### Job
Every line in the listing is to be echoed verbatim.

### Extracted material
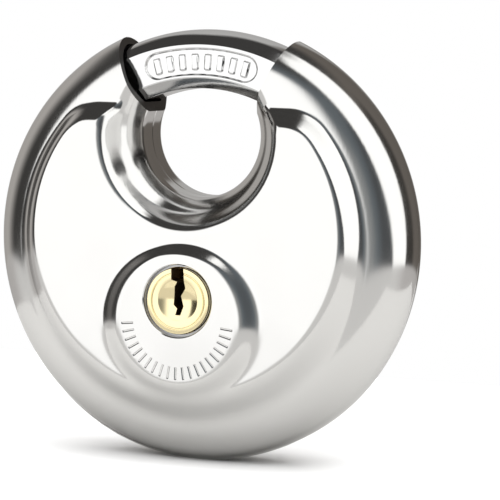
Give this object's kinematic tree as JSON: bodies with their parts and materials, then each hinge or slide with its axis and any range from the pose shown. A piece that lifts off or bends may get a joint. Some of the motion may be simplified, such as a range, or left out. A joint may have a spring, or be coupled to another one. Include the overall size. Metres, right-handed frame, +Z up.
{
  "type": "disc padlock",
  "caption": "Round steel padlock with a curved shackle that swings across a notch in its rim, and a brass key cylinder in a raised pad on its face.",
  "frame": {"origin": "on the disc's axis, at the flat back face", "axes": "+Z up, towards the shackle; -Y out of the front face with the keyway; +X to the right seen from the front"},
  "size_m": [0.07, 0.0236, 0.0684],
  "materials": {
    "stainless_shell": "pressed stainless steel, polished, with a fine brushed grain",
    "shackle_steel": "hardened steel, polished and chrome plated",
    "zinc_casting": "zinc die casting, bare and matt",
    "zinc_plated_steel": "steel, bright zinc plating",
    "hard_steel": "hardened steel, ground",
    "spring_steel": "spring wire",
    "brass_housing": "machined brass",
    "brass_plug": "pale brass, machined and polished",
    "brass_pins": "machined brass"
  },
  "bodies": {
    "body": {"front_shell": "stainless_shell", "back_shell": "stainless_shell", "front_frame": "zinc_casting", "rear_frame": "zinc_casting", "frame_screws": "zinc_plated_steel", "shackle_stops": "zinc_plated_steel", "cylinder_housing": "brass_housing", "drill_ring": "hard_steel", "chamber_cover": "brass_housing", "pin_spring_1": "spring_steel", "pin_spring_2": "spring_steel", "pin_spring_3": "spring_steel", "pin_spring_4": "spring_steel"},
    "shackle": {"shackle": "shackle_steel", "carrier_plate": "hard_steel", "carrier_rivets": "hard_steel"},
    "plug": {"plug": "brass_plug", "plug_driver": "hard_steel", "crank_pin": "hard_steel", "driver_screws": "zinc_plated_steel"},
    "key_pin_1": {"key_pin_1": "brass_pins"},
    "key_pin_2": {"key_pin_2": "brass_pins"},
    "key_pin_3": {"key_pin_3": "brass_pins"},
    "key_pin_4": {"key_pin_4": "brass_pins"},
    "driver_pin_1": {"driver_pin_1": "hard_steel"},
    "driver_pin_2": {"driver_pin_2": "hard_steel"},
    "driver_pin_3": {"driver_pin_3": "hard_steel"},
    "driver_pin_4": {"driver_pin_4": "hard_steel"}
  },
  "joints": [
    {"name": "shackle_turn", "type": "hinge", "parent": "body", "child": "shackle", "pos_m": [0, -0.011, 0], "axis": [0, 1, 0], "range_deg": [0, 64]},
    {"name": "plug_turn", "type": "hinge", "parent": "body", "child": "plug", "pos_m": [0, -0.011, -0.0087], "axis": [0, 1, 0], "range_deg": [0, 177.68]},
    {"name": "key_pin_1_drop", "type": "slide", "parent": "plug", "child": "key_pin_1", "axis": [0, 0, -1], "range_m": [0, 0.00225]},
    {"name": "key_pin_2_drop", "type": "slide", "parent": "plug", "child": "key_pin_2", "axis": [0, 0, -1], "range_m": [0, 0.00105]},
    {"name": "key_pin_3_drop", "type": "slide", "parent": "plug", "child": "key_pin_3", "axis": [0, 0, -1], "range_m": [0, 0.00165]},
    {"name": "key_pin_4_drop", "type": "slide", "parent": "plug", "child": "key_pin_4", "axis": [0, 0, -1], "range_m": [0, 0.00065]},
    {"name": "driver_pin_1_lift", "type": "slide", "parent": "body", "child": "driver_pin_1", "axis": [0, 0, 1], "range_m": [0, 0.0018], "stiffness_N_per_m": 150, "springref_m": -0.001, "deforming": ["pin_spring_1"]},
    {"name": "driver_pin_2_lift", "type": "slide", "parent": "body", "child": "driver_pin_2", "axis": [0, 0, 1], "range_m": [0, 0.0018], "stiffness_N_per_m": 150, "springref_m": -0.001, "deforming": ["pin_spring_2"]},
    {"name": "driver_pin_3_lift", "type": "slide", "parent": "body", "child": "driver_pin_3", "axis": [0, 0, 1], "range_m": [0, 0.0018], "stiffness_N_per_m": 150, "springref_m": -0.001, "deforming": ["pin_spring_3"]},
    {"name": "driver_pin_4_lift", "type": "slide", "parent": "body", "child": "driver_pin_4", "axis": [0, 0, 1], "range_m": [0, 0.0018], "stiffness_N_per_m": 150, "springref_m": -0.001, "deforming": ["pin_spring_4"]}
  ],
  "couplings": [
    {"joint": "plug_turn", "follows": "shackle_turn", "ratio": 2.7755}
  ]
}
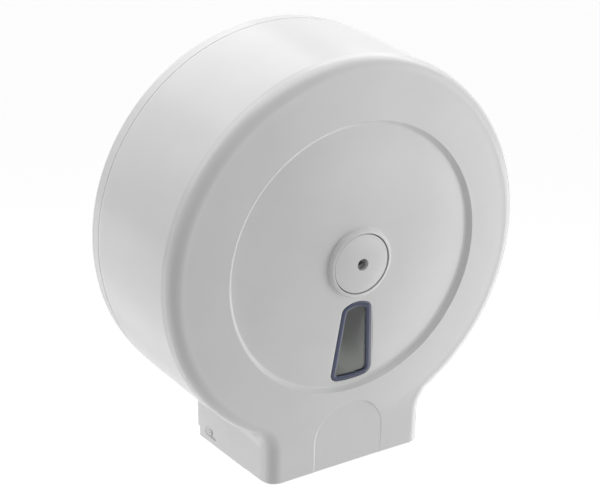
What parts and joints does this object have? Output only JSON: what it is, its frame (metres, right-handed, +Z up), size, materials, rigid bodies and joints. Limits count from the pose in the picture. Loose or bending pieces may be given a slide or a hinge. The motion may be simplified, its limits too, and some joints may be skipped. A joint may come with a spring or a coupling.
{
  "type": "jumbo toilet roll dispenser",
  "caption": "Round wall-mounted dispenser for jumbo toilet rolls: wall plate with turning core hub, and a lockable swing-down cover with viewing window and toothed outlet.",
  "frame": {"origin": "on the roll axis, in the plane of the wall that the plate is screwed to", "axes": "+X to the right seen from the front, +Y into the wall, +Z up; the front faces -Y"},
  "size_m": [0.28, 0.1158, 0.3021],
  "materials": {
    "white_abs": "moulded white ABS, glossy, very slightly rippled",
    "hub_plastic": "moulded natural polypropylene, satin",
    "tinted_pane": "dark blue-grey transparent moulded plastic with a frosted border",
    "grey_plastic": "dark grey moulded acetal",
    "zinc_steel": "bright zinc-plated steel",
    "felt": "pressed grey felt"
  },
  "bodies": {
    "wall_unit": {"wall_plate": "white_abs", "spindle_post": "white_abs", "post_screws": "zinc_steel", "brake_washer": "felt", "catch_plate": "zinc_steel", "catch_screws": "zinc_steel", "hinge_pin_left": "white_abs", "hinge_pin_right": "white_abs"},
    "cover": {"front_cover": "white_abs", "view_window": "tinted_pane", "window_clips": "zinc_steel", "lock_disc": "white_abs", "lock_housing": "grey_plastic", "lock_nut": "grey_plastic", "lock_spring": "zinc_steel"},
    "lock": {"lock_barrel": "grey_plastic", "lock_cam": "zinc_steel", "cam_washer": "zinc_steel", "cam_screw": "zinc_steel"},
    "hub": {"core_hub": "hub_plastic"}
  },
  "joints": [
    {"name": "cover_hinge", "type": "hinge", "parent": "wall_unit", "child": "cover", "pos_m": [0, -0.0264, -0.1533], "axis": [1, 0, 0], "range_deg": [0, 105]},
    {"name": "lock_turn", "type": "hinge", "parent": "cover", "child": "lock", "pos_m": [0, -0.1, 0], "axis": [0, 1, 0], "range_deg": [0, 90]},
    {"name": "hub_spin", "type": "hinge", "parent": "wall_unit", "child": "hub", "pos_m": [0, -0.05, 0], "axis": [0, 1, 0], "continuous": true}
  ]
}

### Complete answer
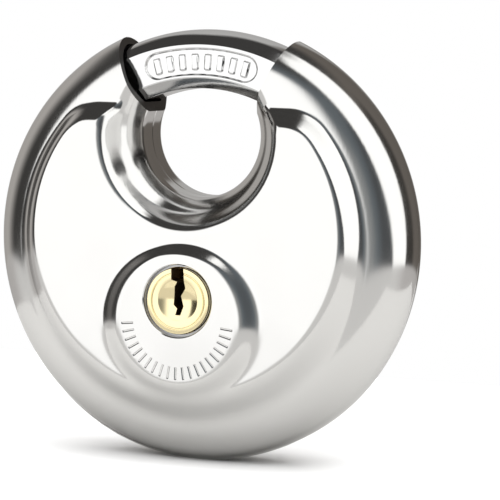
Give this object's kinematic tree as JSON: bodies with their parts and materials, then each hinge or slide with its axis and any range from the pose shown. A piece that lifts off or bends may get a joint. Some of the motion may be simplified, such as a range, or left out. A joint may have a spring, or be coupled to another one. Include the overall size. Metres, right-handed frame, +Z up.
{
  "type": "disc padlock",
  "caption": "Round steel padlock with a curved shackle that swings across a notch in its rim, and a brass key cylinder in a raised pad on its face.",
  "frame": {"origin": "on the disc's axis, at the flat back face", "axes": "+Z up, towards the shackle; -Y out of the front face with the keyway; +X to the right seen from the front"},
  "size_m": [0.07, 0.0236, 0.0684],
  "materials": {
    "stainless_shell": "pressed stainless steel, polished, with a fine brushed grain",
    "shackle_steel": "hardened steel, polished and chrome plated",
    "zinc_casting": "zinc die casting, bare and matt",
    "zinc_plated_steel": "steel, bright zinc plating",
    "hard_steel": "hardened steel, ground",
    "spring_steel": "spring wire",
    "brass_housing": "machined brass",
    "brass_plug": "pale brass, machined and polished",
    "brass_pins": "machined brass"
  },
  "bodies": {
    "body": {"front_shell": "stainless_shell", "back_shell": "stainless_shell", "front_frame": "zinc_casting", "rear_frame": "zinc_casting", "frame_screws": "zinc_plated_steel", "shackle_stops": "zinc_plated_steel", "cylinder_housing": "brass_housing", "drill_ring": "hard_steel", "chamber_cover": "brass_housing", "pin_spring_1": "spring_steel", "pin_spring_2": "spring_steel", "pin_spring_3": "spring_steel", "pin_spring_4": "spring_steel"},
    "shackle": {"shackle": "shackle_steel", "carrier_plate": "hard_steel", "carrier_rivets": "hard_steel"},
    "plug": {"plug": "brass_plug", "plug_driver": "hard_steel", "crank_pin": "hard_steel", "driver_screws": "zinc_plated_steel"},
    "key_pin_1": {"key_pin_1": "brass_pins"},
    "key_pin_2": {"key_pin_2": "brass_pins"},
    "key_pin_3": {"key_pin_3": "brass_pins"},
    "key_pin_4": {"key_pin_4": "brass_pins"},
    "driver_pin_1": {"driver_pin_1": "hard_steel"},
    "driver_pin_2": {"driver_pin_2": "hard_steel"},
    "driver_pin_3": {"driver_pin_3": "hard_steel"},
    "driver_pin_4": {"driver_pin_4": "hard_steel"}
  },
  "joints": [
    {"name": "shackle_turn", "type": "hinge", "parent": "body", "child": "shackle", "pos_m": [0, -0.011, 0], "axis": [0, 1, 0], "range_deg": [0, 64]},
    {"name": "plug_turn", "type": "hinge", "parent": "body", "child": "plug", "pos_m": [0, -0.011, -0.0087], "axis": [0, 1, 0], "range_deg": [0, 177.68]},
    {"name": "key_pin_1_drop", "type": "slide", "parent": "plug", "child": "key_pin_1", "axis": [0, 0, -1], "range_m": [0, 0.00225]},
    {"name": "key_pin_2_drop", "type": "slide", "parent": "plug", "child": "key_pin_2", "axis": [0, 0, -1], "range_m": [0, 0.00105]},
    {"name": "key_pin_3_drop", "type": "slide", "parent": "plug", "child": "key_pin_3", "axis": [0, 0, -1], "range_m": [0, 0.00165]},
    {"name": "key_pin_4_drop", "type": "slide", "parent": "plug", "child": "key_pin_4", "axis": [0, 0, -1], "range_m": [0, 0.00065]},
    {"name": "driver_pin_1_lift", "type": "slide", "parent": "body", "child": "driver_pin_1", "axis": [0, 0, 1], "range_m": [0, 0.0018], "stiffness_N_per_m": 150, "springref_m": -0.001, "deforming": ["pin_spring_1"]},
    {"name": "driver_pin_2_lift", "type": "slide", "parent": "body", "child": "driver_pin_2", "axis": [0, 0, 1], "range_m": [0, 0.0018], "stiffness_N_per_m": 150, "springref_m": -0.001, "deforming": ["pin_spring_2"]},
    {"name": "driver_pin_3_lift", "type": "slide", "parent": "body", "child": "driver_pin_3", "axis": [0, 0, 1], "range_m": [0, 0.0018], "stiffness_N_per_m": 150, "springref_m": -0.001, "deforming": ["pin_spring_3"]},
    {"name": "driver_pin_4_lift", "type": "slide", "parent": "body", "child": "driver_pin_4", "axis": [0, 0, 1], "range_m": [0, 0.0018], "stiffness_N_per_m": 150, "springref_m": -0.001, "deforming": ["pin_spring_4"]}
  ],
  "couplings": [
    {"joint": "plug_turn", "follows": "shackle_turn", "ratio": 2.7755}
  ]
}
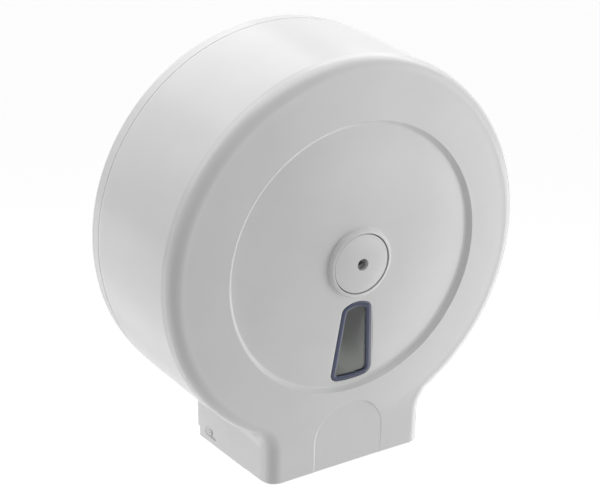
What parts and joints does this object have? Output only JSON: what it is, its frame (metres, right-handed, +Z up), size, materials, rigid bodies and joints. Limits count from the pose in the picture. Loose or bending pieces may be given a slide or a hinge. The motion may be simplified, its limits too, and some joints may be skipped. A joint may come with a spring or a coupling.
{
  "type": "jumbo toilet roll dispenser",
  "caption": "Round wall-mounted dispenser for jumbo toilet rolls: wall plate with turning core hub, and a lockable swing-down cover with viewing window and toothed outlet.",
  "frame": {"origin": "on the roll axis, in the plane of the wall that the plate is screwed to", "axes": "+X to the right seen from the front, +Y into the wall, +Z up; the front faces -Y"},
  "size_m": [0.28, 0.1158, 0.3021],
  "materials": {
    "white_abs": "moulded white ABS, glossy, very slightly rippled",
    "hub_plastic": "moulded natural polypropylene, satin",
    "tinted_pane": "dark blue-grey transparent moulded plastic with a frosted border",
    "grey_plastic": "dark grey moulded acetal",
    "zinc_steel": "bright zinc-plated steel",
    "felt": "pressed grey felt"
  },
  "bodies": {
    "wall_unit": {"wall_plate": "white_abs", "spindle_post": "white_abs", "post_screws": "zinc_steel", "brake_washer": "felt", "catch_plate": "zinc_steel", "catch_screws": "zinc_steel", "hinge_pin_left": "white_abs", "hinge_pin_right": "white_abs"},
    "cover": {"front_cover": "white_abs", "view_window": "tinted_pane", "window_clips": "zinc_steel", "lock_disc": "white_abs", "lock_housing": "grey_plastic", "lock_nut": "grey_plastic", "lock_spring": "zinc_steel"},
    "lock": {"lock_barrel": "grey_plastic", "lock_cam": "zinc_steel", "cam_washer": "zinc_steel", "cam_screw": "zinc_steel"},
    "hub": {"core_hub": "hub_plastic"}
  },
  "joints": [
    {"name": "cover_hinge", "type": "hinge", "parent": "wall_unit", "child": "cover", "pos_m": [0, -0.0264, -0.1533], "axis": [1, 0, 0], "range_deg": [0, 105]},
    {"name": "lock_turn", "type": "hinge", "parent": "cover", "child": "lock", "pos_m": [0, -0.1, 0], "axis": [0, 1, 0], "range_deg": [0, 90]},
    {"name": "hub_spin", "type": "hinge", "parent": "wall_unit", "child": "hub", "pos_m": [0, -0.05, 0], "axis": [0, 1, 0], "continuous": true}
  ]
}